Job »
Copy all of the material below exactly.

Material »
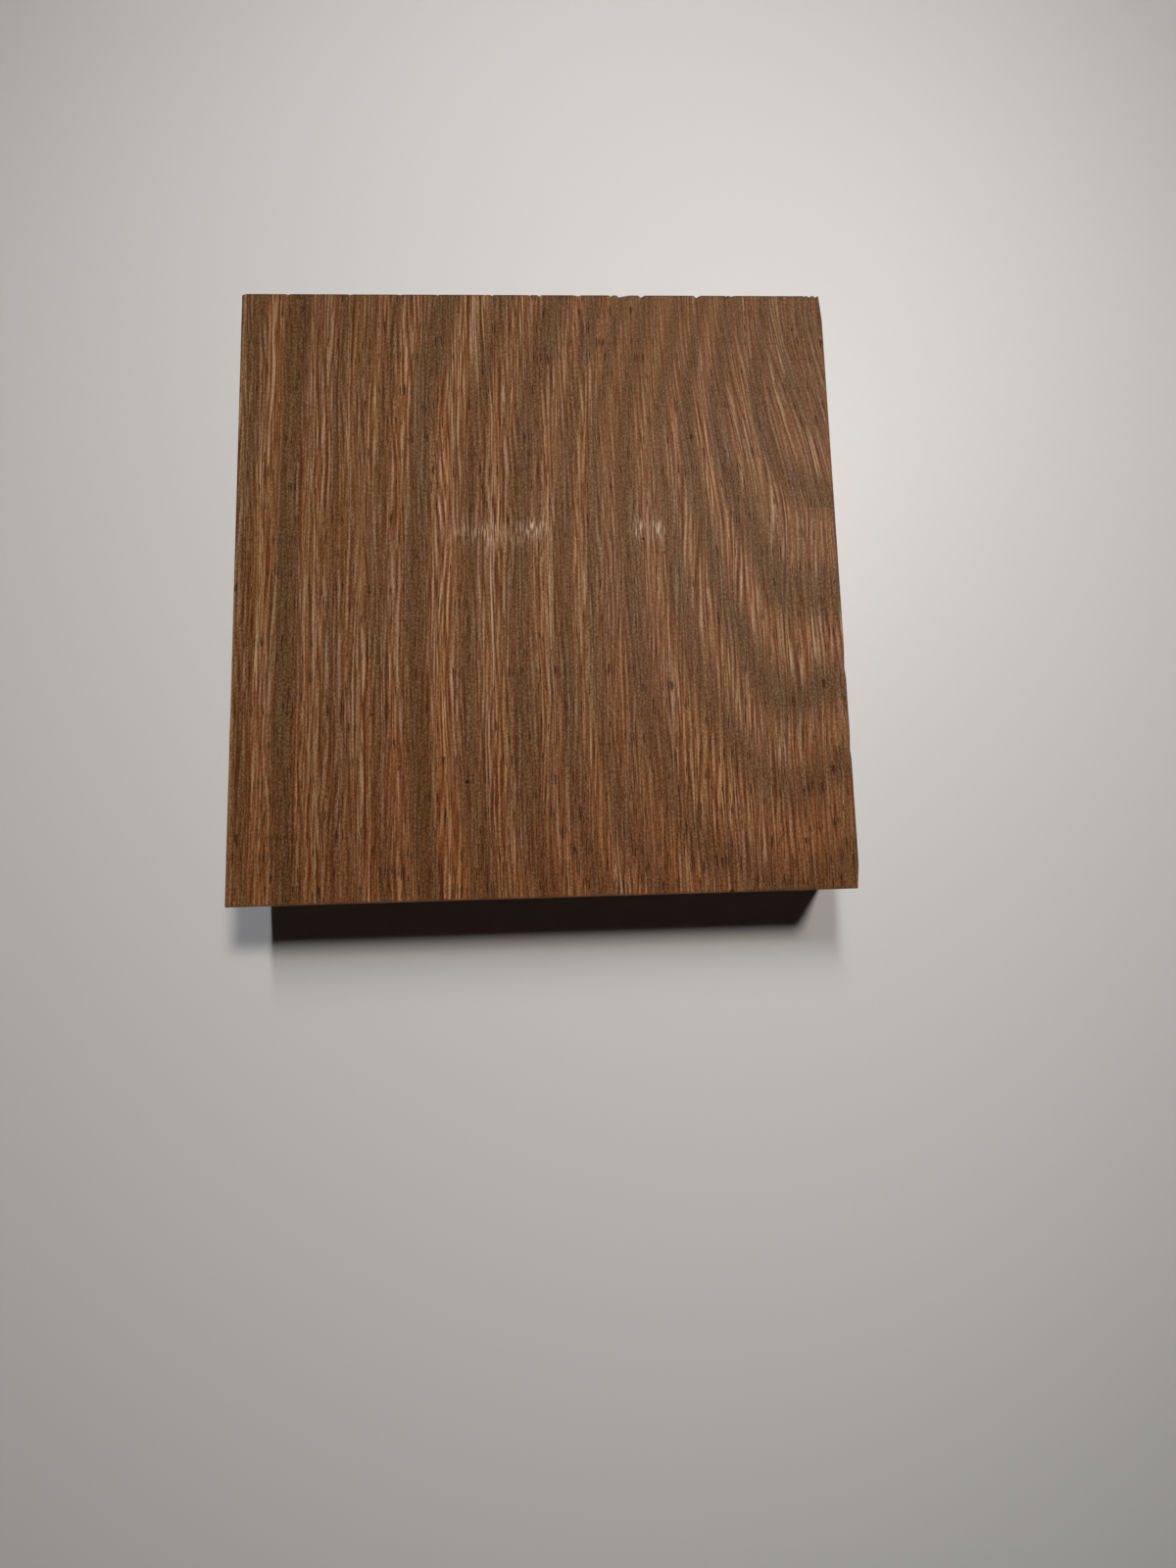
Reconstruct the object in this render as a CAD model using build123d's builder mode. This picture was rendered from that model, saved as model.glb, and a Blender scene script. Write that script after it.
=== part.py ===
from build123d import *
import os

# Oak finish sample: one square block, sawn across the grain from a planed and stained board.
# X runs across the grain, Y along the grain, Z up from the underside.
board_width = 97.0
board_length = 100.0
board_thickness = 14.0

# Edges along the grain are sanded round above and chamfered below. The saw's edges are only touched.
long_edge_radius = 0.3
foot_chamfer = 0.35
sawn_edge_chamfer = 0.12

# Torn grain at the top of the two sawn ends. Each tear is a cleft that runs out along the grain:
# its deepest line as a share of the width from the left, its reach to the left and to the right
# of that line, and its depth at the sawn end
back_tears = [
    (0.000, 0.6, 1.5, 0.30),
    (0.077, 0.6, 0.8, 0.26),
    (0.181, 0.6, 1.1, 0.25),
    (0.268, 1.6, 0.6, 0.24),
    (0.331, 0.6, 0.6, 0.26),
    (0.412, 0.5, 0.5, 0.22),
    (0.424, 0.6, 0.6, 0.28),
    (0.489, 0.5, 0.5, 0.26),
    (0.506, 0.6, 0.6, 0.38),
    (0.574, 1.6, 0.7, 0.30),
    (0.630, 0.6, 0.6, 0.36),
    (0.644, 0.6, 2.6, 0.48),
    (0.683, 0.7, 0.9, 0.52),
    (0.780, 0.7, 1.0, 0.54),
    (0.832, 0.5, 0.5, 0.24),
    (0.841, 0.6, 1.3, 0.28),
    (0.971, 0.5, 0.4, 0.24),
    (0.980, 0.5, 0.6, 0.38),
    (0.991, 0.5, 0.6, 0.42),
]
front_tears = [
    (0.754, 0.6, 0.6, 0.28),
    (0.792, 0.7, 0.7, 0.30),
]
tear_slope = 0.45

# Splinters cleaved off the top of the right side. The first and the last take in a corner, and each
# runs out down the side: its deepest line as a share of the length from the front, its reach
# to the front and to the back of that line, and its bite into the face
right_splinters = [
    (0.000, 1.0, 5.0, 0.48),
    (0.217, 2.2, 4.4, 0.26),
    (0.350, 2.3, 5.3, 0.29),
    (1.000, 6.0, 1.0, 0.48),
]
splinter_slope = 0.2

# How far each cut is carried on past the wood, as a share of the cut
carry_on = 0.5


def tear_plane(share, depth, side):
    # at the tear's deepest point on the sawn end, tipped so that the cleft rises into the block
    deepest = (
        (share - 0.5) * board_width,
        side * board_length / 2,
        board_thickness - depth,
    )
    return Plane(origin=deepest, x_dir=(1, 0, 0), z_dir=(0, -1, side * tear_slope))


def splinter_plane(share, bite):
    # at the splinter's deepest point on the face, tipped so that the cleft leaves the side
    deepest = (
        board_width / 2 - bite,
        (share - 0.5) * board_length,
        board_thickness,
    )
    return Plane(origin=deepest, x_dir=(0, 1, 0), z_dir=(splinter_slope, 0, -1))


clefts = [
    (tear_plane(share, depth, side), left_reach, right_reach, depth, tear_slope)
    for side, tears in ((1, back_tears), (-1, front_tears))
    for share, left_reach, right_reach, depth in tears
] + [
    (splinter_plane(share, bite), front_reach, back_reach, bite, splinter_slope)
    for share, front_reach, back_reach, bite in right_splinters
]

with BuildPart() as oak_sample:
    with BuildSketch():
        Rectangle(board_width, board_length)
    extrude(amount=board_thickness)

    # edges along the grain, then the outline of each sawn end
    fillet(oak_sample.edges().filter_by(Axis.Y).group_by(Axis.Z)[-1], radius=long_edge_radius)
    chamfer(oak_sample.edges().filter_by(Axis.Y).group_by(Axis.Z)[0], length=foot_chamfer)
    chamfer(oak_sample.faces().filter_by(Axis.Y).edges(), length=sawn_edge_chamfer)

    # torn grain and splinters
    for plane, first_reach, second_reach, depth, slope in clefts:
        run_out = depth / slope
        with BuildSketch(plane):
            with BuildLine():
                Polyline(
                    (0, 0),
                    (second_reach * (1 + carry_on), depth * (1 + carry_on)),
                    (-first_reach * (1 + carry_on), depth * (1 + carry_on)),
                    close=True,
                )
            make_face()
        extrude(amount=run_out * (1 + carry_on), both=True, mode=Mode.SUBTRACT)

oak_sample.part.label = "oak_sample"

os.makedirs("parts", exist_ok=True)
export_step(oak_sample.part, "parts/oak_sample.step")
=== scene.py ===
import math

import bpy
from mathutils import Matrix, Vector


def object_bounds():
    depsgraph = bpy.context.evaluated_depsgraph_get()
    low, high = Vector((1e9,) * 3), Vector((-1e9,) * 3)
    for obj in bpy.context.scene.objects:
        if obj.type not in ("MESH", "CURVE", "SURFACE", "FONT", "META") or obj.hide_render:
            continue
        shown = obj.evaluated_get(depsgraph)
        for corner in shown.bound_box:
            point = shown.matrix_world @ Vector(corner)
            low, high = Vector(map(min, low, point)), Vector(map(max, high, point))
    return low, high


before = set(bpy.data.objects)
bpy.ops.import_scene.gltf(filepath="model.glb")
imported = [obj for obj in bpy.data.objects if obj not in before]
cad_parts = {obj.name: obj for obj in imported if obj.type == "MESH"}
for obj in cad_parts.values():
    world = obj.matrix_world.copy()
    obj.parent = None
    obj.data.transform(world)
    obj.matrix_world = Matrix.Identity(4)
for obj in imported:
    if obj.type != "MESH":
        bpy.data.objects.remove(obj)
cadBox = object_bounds()
print("frame loaded:", ", ".join(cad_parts))

# The wood is described in millimetres, from the middle of the block's underside
mm = 0.001
halfWidth, halfLength, face = (round(side / mm, 2) for side in cadBox[1])


def paint(red, green, blue):
    # a screen colour, 0 to 255, as the shader's linear colour
    def linear(level):
        level /= 255
        return level / 12.92 if level <= 0.04045 else ((level + 0.055) / 1.055) ** 2.4

    return (linear(red), linear(green), linear(blue), 1.0)


class Value:
    # wraps a node's output so that node maths reads as a plain sum
    def __init__(self, graph, socket):
        self.graph = graph
        self.socket = socket

    def __add__(self, other):
        return self.graph.maths("ADD", self, other)

    def __radd__(self, other):
        return self.graph.maths("ADD", other, self)

    def __sub__(self, other):
        return self.graph.maths("SUBTRACT", self, other)

    def __rsub__(self, other):
        return self.graph.maths("SUBTRACT", other, self)

    def __mul__(self, other):
        return self.graph.maths("MULTIPLY", self, other)

    def __rmul__(self, other):
        return self.graph.maths("MULTIPLY", other, self)

    def __truediv__(self, other):
        return self.graph.maths("DIVIDE", self, other)

    def __rtruediv__(self, other):
        return self.graph.maths("DIVIDE", other, self)

    def root(self):
        return self.graph.maths("SQRT", self)

    def size(self):
        return self.graph.maths("ABSOLUTE", self)

    def atLeast(self, level):
        return self.graph.maths("MAXIMUM", self, level)

    def clamp(self):
        return self.graph.node("ShaderNodeClamp", {}, {"Value": self})

    def bump(self, middle, halfWide):
        # 1 at the middle, falling to 0 like a bell
        away = (self - middle) / halfWide
        return self.graph.maths("EXPONENT", away * away * -1.0)

    def step(self, low, high):
        # 0 below low, 1 above high, smooth between
        feed = {"Value": self, "From Min": low, "From Max": high}
        return self.graph.node("ShaderNodeMapRange", {"interpolation_type": "SMOOTHSTEP"}, feed)

    def contrast(self, factor):
        # stretched or flattened about the middle of 0 to 1
        return (self - 0.5) * factor + 0.5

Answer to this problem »
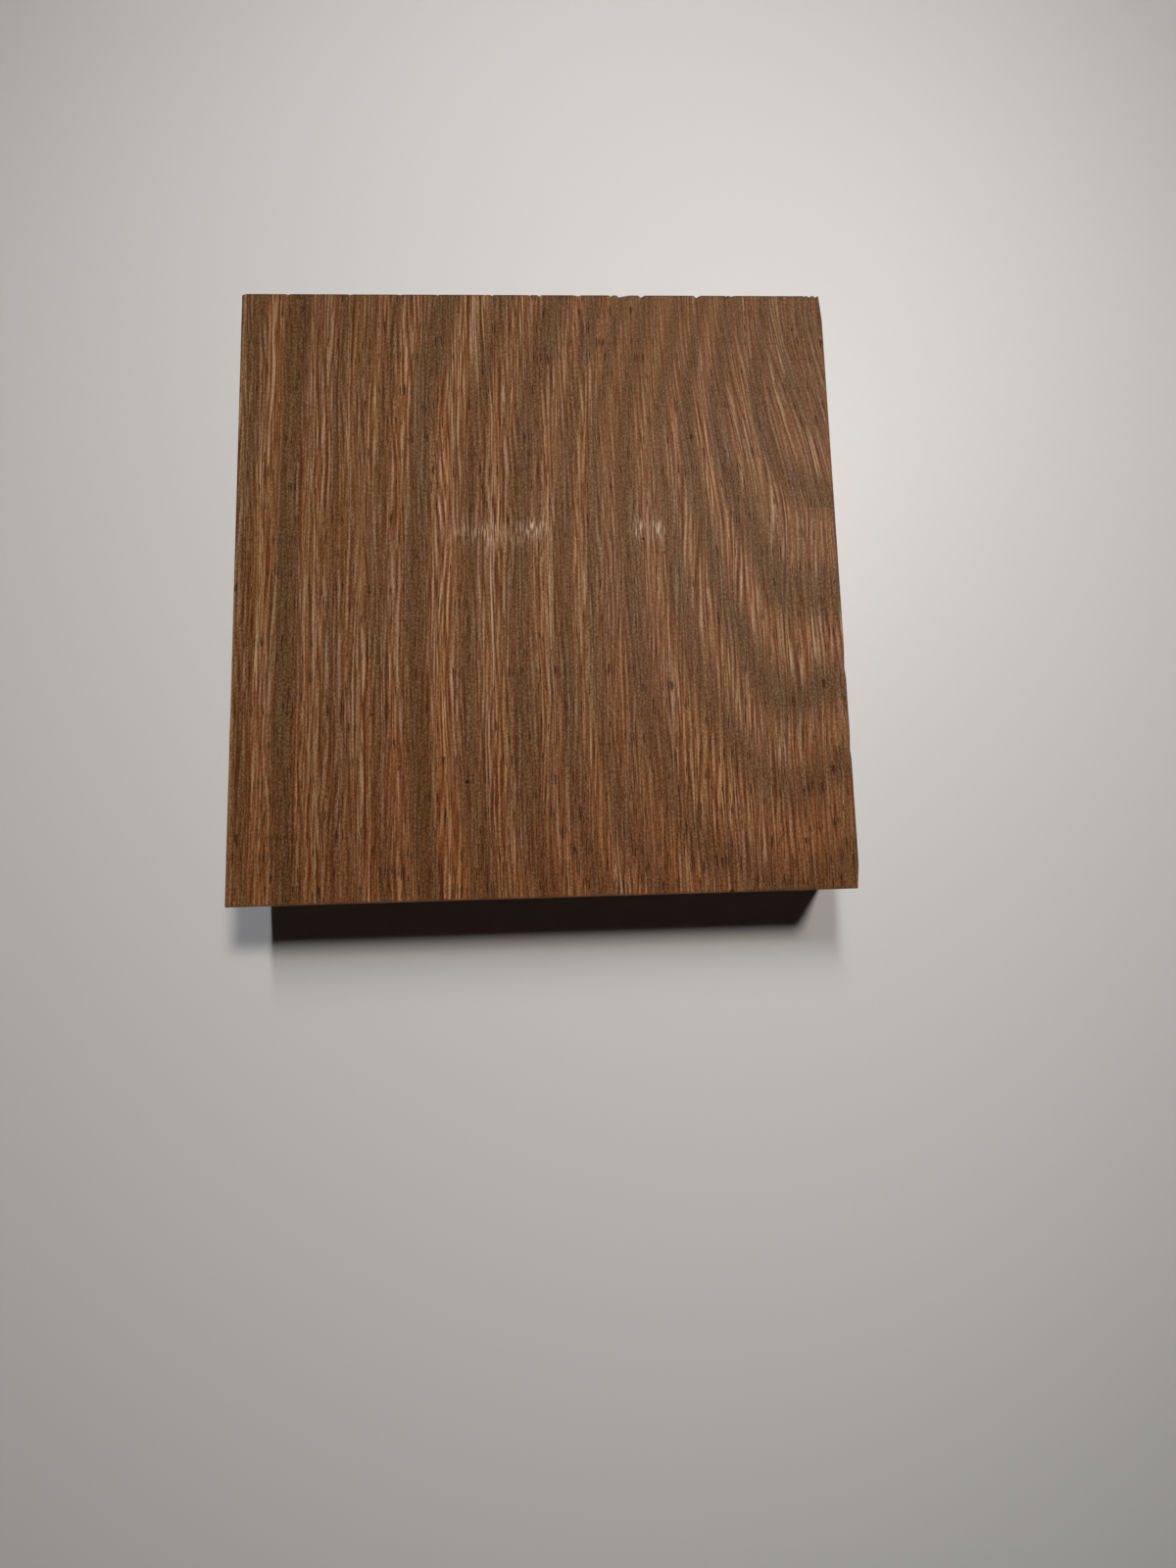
Reconstruct the object in this render as a CAD model using build123d's builder mode. This picture was rendered from that model, saved as model.glb, and a Blender scene script. Write that script after it.
=== part.py ===
from build123d import *
import os

# Oak finish sample: one square block, sawn across the grain from a planed and stained board.
# X runs across the grain, Y along the grain, Z up from the underside.
board_width = 97.0
board_length = 100.0
board_thickness = 14.0

# Edges along the grain are sanded round above and chamfered below. The saw's edges are only touched.
long_edge_radius = 0.3
foot_chamfer = 0.35
sawn_edge_chamfer = 0.12

# Torn grain at the top of the two sawn ends. Each tear is a cleft that runs out along the grain:
# its deepest line as a share of the width from the left, its reach to the left and to the right
# of that line, and its depth at the sawn end
back_tears = [
    (0.000, 0.6, 1.5, 0.30),
    (0.077, 0.6, 0.8, 0.26),
    (0.181, 0.6, 1.1, 0.25),
    (0.268, 1.6, 0.6, 0.24),
    (0.331, 0.6, 0.6, 0.26),
    (0.412, 0.5, 0.5, 0.22),
    (0.424, 0.6, 0.6, 0.28),
    (0.489, 0.5, 0.5, 0.26),
    (0.506, 0.6, 0.6, 0.38),
    (0.574, 1.6, 0.7, 0.30),
    (0.630, 0.6, 0.6, 0.36),
    (0.644, 0.6, 2.6, 0.48),
    (0.683, 0.7, 0.9, 0.52),
    (0.780, 0.7, 1.0, 0.54),
    (0.832, 0.5, 0.5, 0.24),
    (0.841, 0.6, 1.3, 0.28),
    (0.971, 0.5, 0.4, 0.24),
    (0.980, 0.5, 0.6, 0.38),
    (0.991, 0.5, 0.6, 0.42),
]
front_tears = [
    (0.754, 0.6, 0.6, 0.28),
    (0.792, 0.7, 0.7, 0.30),
]
tear_slope = 0.45

# Splinters cleaved off the top of the right side. The first and the last take in a corner, and each
# runs out down the side: its deepest line as a share of the length from the front, its reach
# to the front and to the back of that line, and its bite into the face
right_splinters = [
    (0.000, 1.0, 5.0, 0.48),
    (0.217, 2.2, 4.4, 0.26),
    (0.350, 2.3, 5.3, 0.29),
    (1.000, 6.0, 1.0, 0.48),
]
splinter_slope = 0.2

# How far each cut is carried on past the wood, as a share of the cut
carry_on = 0.5


def tear_plane(share, depth, side):
    # at the tear's deepest point on the sawn end, tipped so that the cleft rises into the block
    deepest = (
        (share - 0.5) * board_width,
        side * board_length / 2,
        board_thickness - depth,
    )
    return Plane(origin=deepest, x_dir=(1, 0, 0), z_dir=(0, -1, side * tear_slope))


def splinter_plane(share, bite):
    # at the splinter's deepest point on the face, tipped so that the cleft leaves the side
    deepest = (
        board_width / 2 - bite,
        (share - 0.5) * board_length,
        board_thickness,
    )
    return Plane(origin=deepest, x_dir=(0, 1, 0), z_dir=(splinter_slope, 0, -1))


clefts = [
    (tear_plane(share, depth, side), left_reach, right_reach, depth, tear_slope)
    for side, tears in ((1, back_tears), (-1, front_tears))
    for share, left_reach, right_reach, depth in tears
] + [
    (splinter_plane(share, bite), front_reach, back_reach, bite, splinter_slope)
    for share, front_reach, back_reach, bite in right_splinters
]

with BuildPart() as oak_sample:
    with BuildSketch():
        Rectangle(board_width, board_length)
    extrude(amount=board_thickness)

    # edges along the grain, then the outline of each sawn end
    fillet(oak_sample.edges().filter_by(Axis.Y).group_by(Axis.Z)[-1], radius=long_edge_radius)
    chamfer(oak_sample.edges().filter_by(Axis.Y).group_by(Axis.Z)[0], length=foot_chamfer)
    chamfer(oak_sample.faces().filter_by(Axis.Y).edges(), length=sawn_edge_chamfer)

    # torn grain and splinters
    for plane, first_reach, second_reach, depth, slope in clefts:
        run_out = depth / slope
        with BuildSketch(plane):
            with BuildLine():
                Polyline(
                    (0, 0),
                    (second_reach * (1 + carry_on), depth * (1 + carry_on)),
                    (-first_reach * (1 + carry_on), depth * (1 + carry_on)),
                    close=True,
                )
            make_face()
        extrude(amount=run_out * (1 + carry_on), both=True, mode=Mode.SUBTRACT)

oak_sample.part.label = "oak_sample"

os.makedirs("parts", exist_ok=True)
export_step(oak_sample.part, "parts/oak_sample.step")
=== scene.py ===
import math

import bpy
from mathutils import Matrix, Vector


def object_bounds():
    depsgraph = bpy.context.evaluated_depsgraph_get()
    low, high = Vector((1e9,) * 3), Vector((-1e9,) * 3)
    for obj in bpy.context.scene.objects:
        if obj.type not in ("MESH", "CURVE", "SURFACE", "FONT", "META") or obj.hide_render:
            continue
        shown = obj.evaluated_get(depsgraph)
        for corner in shown.bound_box:
            point = shown.matrix_world @ Vector(corner)
            low, high = Vector(map(min, low, point)), Vector(map(max, high, point))
    return low, high


before = set(bpy.data.objects)
bpy.ops.import_scene.gltf(filepath="model.glb")
imported = [obj for obj in bpy.data.objects if obj not in before]
cad_parts = {obj.name: obj for obj in imported if obj.type == "MESH"}
for obj in cad_parts.values():
    world = obj.matrix_world.copy()
    obj.parent = None
    obj.data.transform(world)
    obj.matrix_world = Matrix.Identity(4)
for obj in imported:
    if obj.type != "MESH":
        bpy.data.objects.remove(obj)
cadBox = object_bounds()
print("frame loaded:", ", ".join(cad_parts))

# The wood is described in millimetres, from the middle of the block's underside
mm = 0.001
halfWidth, halfLength, face = (round(side / mm, 2) for side in cadBox[1])


def paint(red, green, blue):
    # a screen colour, 0 to 255, as the shader's linear colour
    def linear(level):
        level /= 255
        return level / 12.92 if level <= 0.04045 else ((level + 0.055) / 1.055) ** 2.4

    return (linear(red), linear(green), linear(blue), 1.0)


class Value:
    # wraps a node's output so that node maths reads as a plain sum
    def __init__(self, graph, socket):
        self.graph = graph
        self.socket = socket

    def __add__(self, other):
        return self.graph.maths("ADD", self, other)

    def __radd__(self, other):
        return self.graph.maths("ADD", other, self)

    def __sub__(self, other):
        return self.graph.maths("SUBTRACT", self, other)

    def __rsub__(self, other):
        return self.graph.maths("SUBTRACT", other, self)

    def __mul__(self, other):
        return self.graph.maths("MULTIPLY", self, other)

    def __rmul__(self, other):
        return self.graph.maths("MULTIPLY", other, self)

    def __truediv__(self, other):
        return self.graph.maths("DIVIDE", self, other)

    def __rtruediv__(self, other):
        return self.graph.maths("DIVIDE", other, self)

    def root(self):
        return self.graph.maths("SQRT", self)

    def size(self):
        return self.graph.maths("ABSOLUTE", self)

    def atLeast(self, level):
        return self.graph.maths("MAXIMUM", self, level)

    def clamp(self):
        return self.graph.node("ShaderNodeClamp", {}, {"Value": self})

    def bump(self, middle, halfWide):
        # 1 at the middle, falling to 0 like a bell
        away = (self - middle) / halfWide
        return self.graph.maths("EXPONENT", away * away * -1.0)

    def step(self, low, high):
        # 0 below low, 1 above high, smooth between
        feed = {"Value": self, "From Min": low, "From Max": high}
        return self.graph.node("ShaderNodeMapRange", {"interpolation_type": "SMOOTHSTEP"}, feed)

    def contrast(self, factor):
        # stretched or flattened about the middle of 0 to 1
        return (self - 0.5) * factor + 0.5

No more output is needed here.